To be clear, you might be entirely OK with the data being retained and collected. The usage of your data with or without your knowledge may not bother you either. But, without a doubt, you’ll have a better idea of what kinds of information the company in question holds about you. Maybe you’ll change your online habits, maybe you won’t, but your decision will be firmly rooted in your own experiences instead of from talking heads on TV, radio, in print who regularly are warning you about the dangers of social media.

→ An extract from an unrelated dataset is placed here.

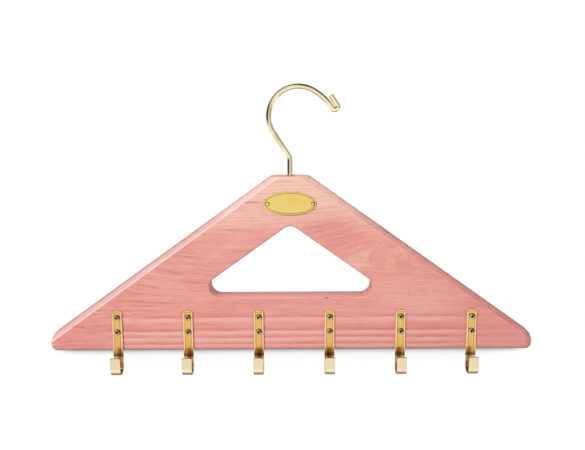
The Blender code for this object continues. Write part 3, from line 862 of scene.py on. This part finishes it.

Now, before you rush off to file your access request(s), there is one last concern that might come to light: the company in question might steadfastly refuse to communicate with either you or even the federal privacy commissioner’s office. The company might operate as an information black hole, where your personal information goes in and nothing (evident) comes out. If you encounter this kind of situation, while you won’t know what the company is collecting, you’ll at least be in a better position to evaluate whether you want to remain a subscriber of that company’s social network, or if you’d rather take your personal information elsewhere.